Por motivos difíceis de sondar, os britânicos chamam buckler fern aos fetos do género Dryopteris - que são, em geral, de porte avantajado e costumam preferir bosques e ambientes sombrios. O outro significado da palavra buckler - pequeno escudo redondo usado na Idade Média em combates homem a homem - em nada evoca a aparência destas plantas. Poderá tratar-se de uma convergência fonética e ortográfica de palavras com etimologia distinta. Um pouco como sucede com o acordo ortográfico que vem desfigurando a nossa língua: daqui a uns anos perguntar-nos-emos por que diabo chamamos espetador, palavra que melhor se ajusta a um toureiro ou ao dono de uma churrascaria, a quem se senta pacificamente para assistir a uma sessão de cinema.

Mesmo desconfiando da sua justeza, a designação broad buckler fern para o Dryopteris dilatata já nos forneceu, em tradução enviesada, o título deste escrito. É justo que assim seja, pois três das fotos acima são inglesas, tiradas que foram num bosque de avelaneiras em Loder Valley, a reserva natural anexa a Wakehurst Place, sucursal dos Kew Gardens no condado de Sussex. Nessas fotos, datadas do início de Maio de 2010, vemos as frondes jovens ou ainda embrionárias do feto. Só uns meses depois surgiriam os soros no verso das pínulas, e por isso a terceira imagem foi captada em Portugal, nas margens de um bonito ribeiro no concelho de Barcelos. No nosso país, ao contrário do que sucede na ilha de Sua Majestade, o Dryopteris dilatata é um feto pouco comum, mas vai aparecendo aqui e ali em matas caducifólias, de preferência ribeirinhas, das províncias do Minho e do Douro Litoral.

Tal como as de outros fetos congéneres (como o D. affinis), as frondes do D. dilatata são grandes, atingindo mais de um metro de comprimento, e aparecem dispostas em tufo, formando uma espécie de taça.
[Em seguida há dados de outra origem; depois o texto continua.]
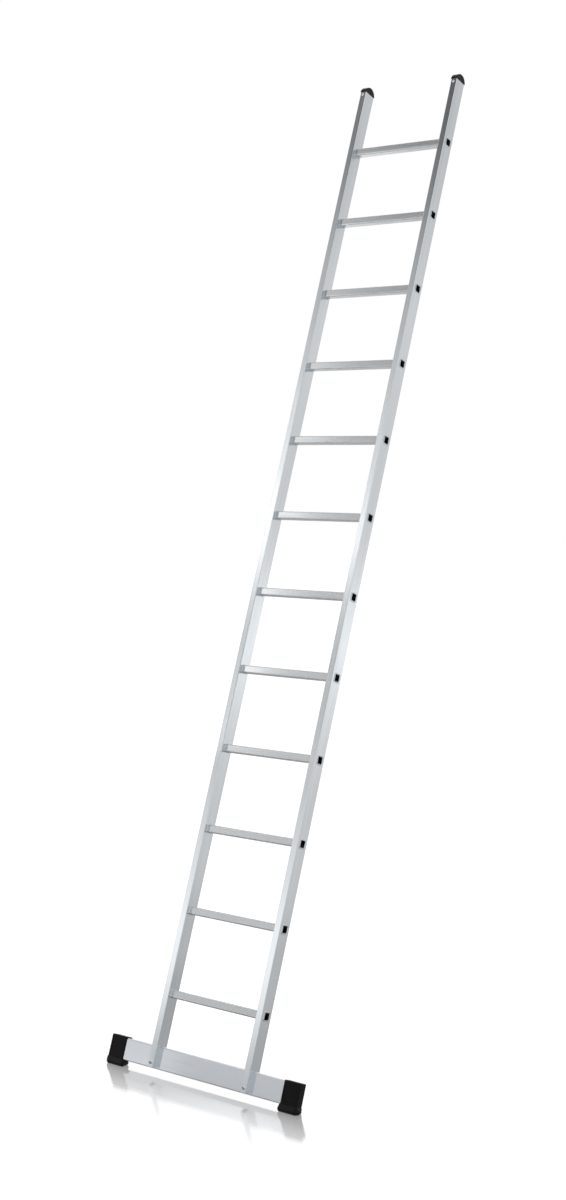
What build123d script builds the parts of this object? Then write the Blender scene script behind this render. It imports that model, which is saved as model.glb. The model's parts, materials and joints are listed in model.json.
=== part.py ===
"""Single-section leaning ladder in aluminium: two box stiles, twelve square rungs flanged into
them, a stabiliser crossbar bolted into notches at the foot, and moulded caps at every end.

The ladder is first built upright in its own ladder frame: X across, Y from the climber's side
towards the wall, Z along the stiles with zero at the lowest rung's axis. It is then leaned back
to its working angle and set down on its soles. Millimetres throughout."""

from build123d import *
import os
from math import cos, radians, sin, tan

# ---------------------------------------------------------------- overall sizes
lean_angle = 19.6  # from the vertical, the top towards the wall
rung_count = 12
rung_pitch = 280.0
outer_width = 420.0  # over both stiles
stile_above = 239.0  # from the top rung's axis to the top of the stile
stile_below = 243.5  # from the lowest rung's axis to the foot of the stile

# ---------------------------------------------------------------- stiles
stile_width = 23.0
stile_depth = 53.0
stile_wall = 1.6
stile_corner = 2.5

# ---------------------------------------------------------------- rungs
rung_size = 26.5
rung_wall = 1.6
rung_corner = 4.2
rung_setback = 28.2  # from the stile's front face to the rung's axis
rung_fit = 0.15  # between a rung and its hole, each side
bead_height = 2.2  # how far the bead stands out round the rung, inside the stile
bead_length = 3.0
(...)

Uma diferença essencial entre estas duas espécies é que o D. affinis tem frondes bipinadas, enquanto que o D. dilatata as tem tripinadas. Expliquemo-nos: um feto é constituído por uma parte subterrânea ou rastejante - o rizoma - de onde saem as hastes que sustentam as frondes. Cada haste corresponde a uma única fronde ou folha, por muito dividida que ela se apresente. Tanto no D. dilatata como no D. affinis, cada fronde está dividida em segmentos horizontais (chamados pinas) dispostos aos pares ao longo da haste (ou ráquis). Cada uma das pinas, por sua vez, é composta por segmentos menores, chamados pínulas. No D. affinis o processo termina aí, mas no D. dilatata há uma divisão adicional: cada pínula é formada por segmentos ainda menores, ou de terceira ordem (clique na quarta foto para ampliar) a que já parece forçado dar nome (pinúlula? subpínula?).

Uma peculiaridade do Dryopteris dilatata é que os segmentos de última ordem são dentados e cada um dos dentes se prolonga num pequeno bico. Outra marca distintiva são as escamas lanceoladas, castanho-escuras, que se observam na base da haste (segunda foto). Mas para quê determo-nos nestas minudências?, pergunta o leitor. Há algum outro feto que com ele se possa confundir? De facto há: tanto o D. guanchica como o D. expansa, ambos presentes em Portugal continental, se parecem muito com ele. Mas os dois são muito raros e o segundo só existe por cá nos cumes da serra da Estrela, pelo que o risco de confusão é mínimo.